Rediscovering the Joy of Photo Albums with Super Mario Odyssey and the Nintendo Switch
All photographs by Sarah Clark
Do you remember photo albums? We don’t see them much at all anymore, not the way we used to. Our lives have largely eclipsed the era of physical media, and because of that our photos live in the cloud, on our phones, at the whim of corporate interest. Most regularly, I share my photographs on instagram, twitter, or a handful of websites. And while there is a boutique interest in analog media—vinyl pressings of albums recorded entirely through digital means, amateur and fine art photographers who pride themselves on shooting film and making prints, scrapbook hobbyists—our lives are collected digitally and kept transient. A flowing river of content.
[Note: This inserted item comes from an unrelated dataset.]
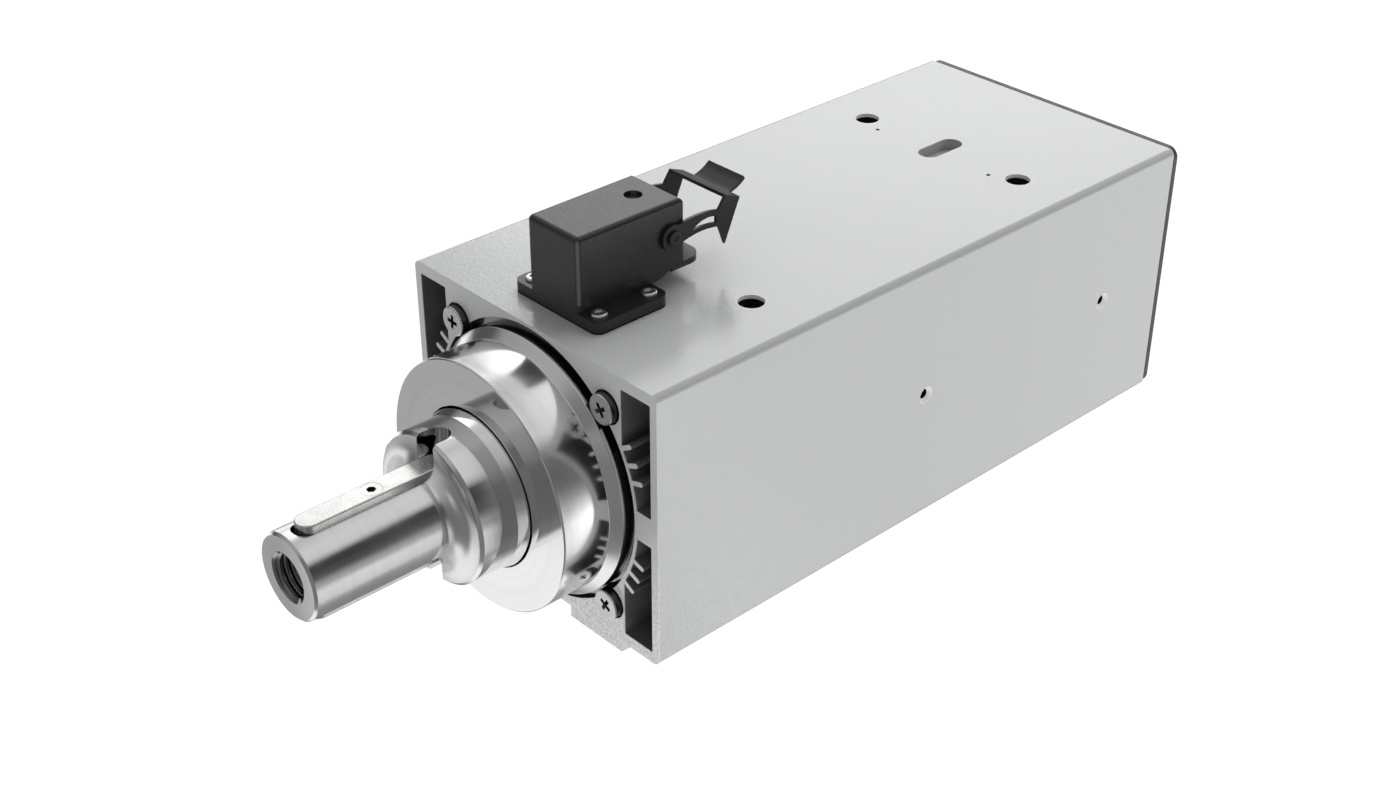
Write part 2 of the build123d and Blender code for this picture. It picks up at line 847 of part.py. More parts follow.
# Stator core with open slots, and the winding in them
stator_inner_radius = rotor_radius + air_gap
slot_bottom_radius = stator_inner_radius + slot_depth
coil_inner_radius = stator_inner_radius + coil_clearance
coil_outer_radius = stator_bore_radius - coil_wall_gap

with BuildPart() as stator_core:
    with BuildSketch(facing_rear(stack_start)):
        Circle(stator_bore_radius - fit_gap)
        Circle(stator_inner_radius, mode=Mode.SUBTRACT)
        with PolarLocations((rotor_radius + slot_bottom_radius) / 2, slot_count):
            Rectangle(slot_bottom_radius - rotor_radius, slot_width, mode=Mode.SUBTRACT)
    extrude(amount=stack_length)
stator_core.part.label = "stator_core"
export_step(stator_core.part, "parts/stator_core.step")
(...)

But I love photo albums. The big bindings, the creaky backing paper and the crackle of cellophane cover sheets. But mostly the feeling of someone sitting next to you guiding you through their travels and memories. It’s a matter of format, but also orientation, a specific context.
There’s a focusing quality to holding an album in your hands, like the way church vestibules are designed to impress a sense of stillness and quiet, that prepares you for the sensorial and mnemonic journey you’re about to engage in.
And while the Nintendo Switch may seem like just a small tablet or oversized phone, it commands a different emotional and semiotic space. It’s something I realized playing Breath of the Wild with the Switch pressed up against my face like a viewfinder. But when my partner loaded up their photos from Super Mario Odyssey, I came to realize there was another way this device could change our standard ways of interacting with a console, the games we played, and memories we forged and shared. They handed me the console, curled next to me on the sofa, and guided me, image by image, through their journey. The Nintendo Switch can make a surprising analog to the traditional photo album, it turns out.
I haven’t played more than an hour or two of Odyssey. I dislike the Joycons, the movement controls that restrict certain actions when undocked or using the Pro Controller, the way Mario glides and bounces around like a hyperactive, off-balance, melting aspic. I could have brute forced my way through it, gathering just enough Moons to unlock the next section of gameplay, observed Bowser’s doomed non-consensual wedding, and Peach saying “Fuck all of this, I’m out.” I could have, but I wouldn’t have enjoyed it.